Fair global trade can’t function without strong protection of workers’ rights and the recognition of unions, but resistance isn’t limited to the U.S. German unions agree with their American counterparts that recognition of the ILO standards is a minimum prerequisite for a free trade agreement.

This clearly includes the ability to strike, but this fundamental right has been questioned by employers associations in the ILO. Thus, it’s expected the European Commission will insist on an explicit recognition of a right to strike be included in a TTIP agreement. German unions won’t accept investments in U.S. locations on the basis of weak labor standards and union-free zones. What’s required is a framework guaranteeing equal conditions at the highest levels for labor, social and environmental standards. Only then can negotiations result in a successful conclusion.

We continue to insist that protection of social services is a fundamental concern of society and unions. It must be made unmistakably clear what areas are subject to open markets and which are not, which can only be attained by clearly defining individual areas.

The same is true for principles regarding consumer, health and environment protection.

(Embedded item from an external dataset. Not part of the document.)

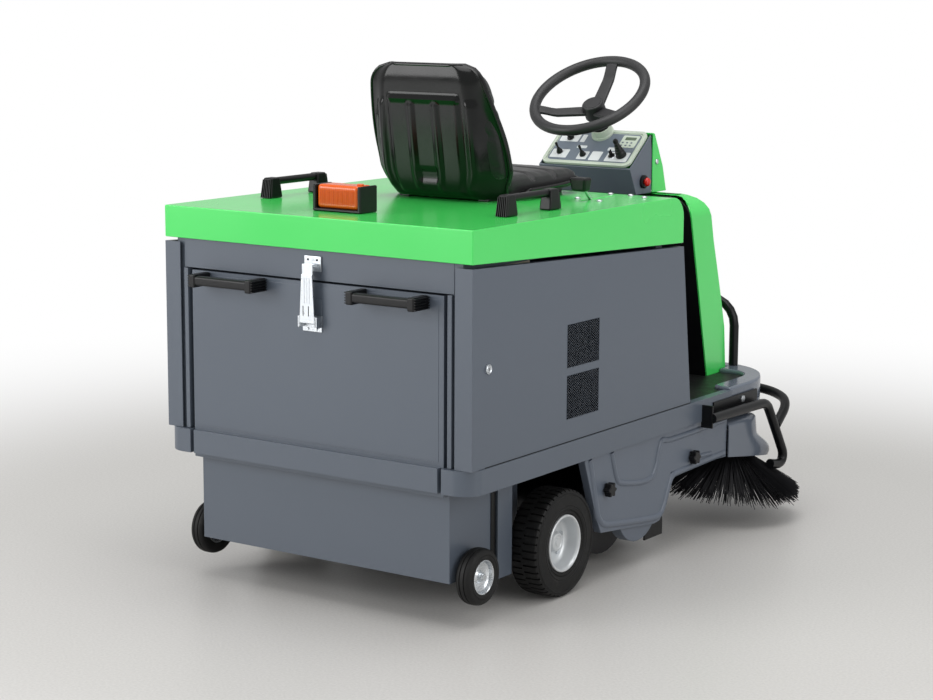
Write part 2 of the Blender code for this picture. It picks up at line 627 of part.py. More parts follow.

In Europe, there are demanding safety inspections and strict licensing standards for products and procedures. But much of what is forbidden in Europe is allowed in the U.S. and is the subject of lawsuits in the billions. More than ever, the E.U. must strongly press for the principle of precaution. This is not only in the interest of unions, but of companies.

The next round of TTIP negotiations won’t be the last. But with the broad-based movement of critics behind it, the E.U. has the muscle to demand clear rules for humane trade or Europe will not accept the TTIP treaty.

Whatever is true for TTIP will be even truer for the Comprehensive Economic and Trade Agreement. The treaty with Canada must be studied in terms of legal implications and be completely revised. Otherwise, it won’t last long. The European Commission needs to have understood this, too.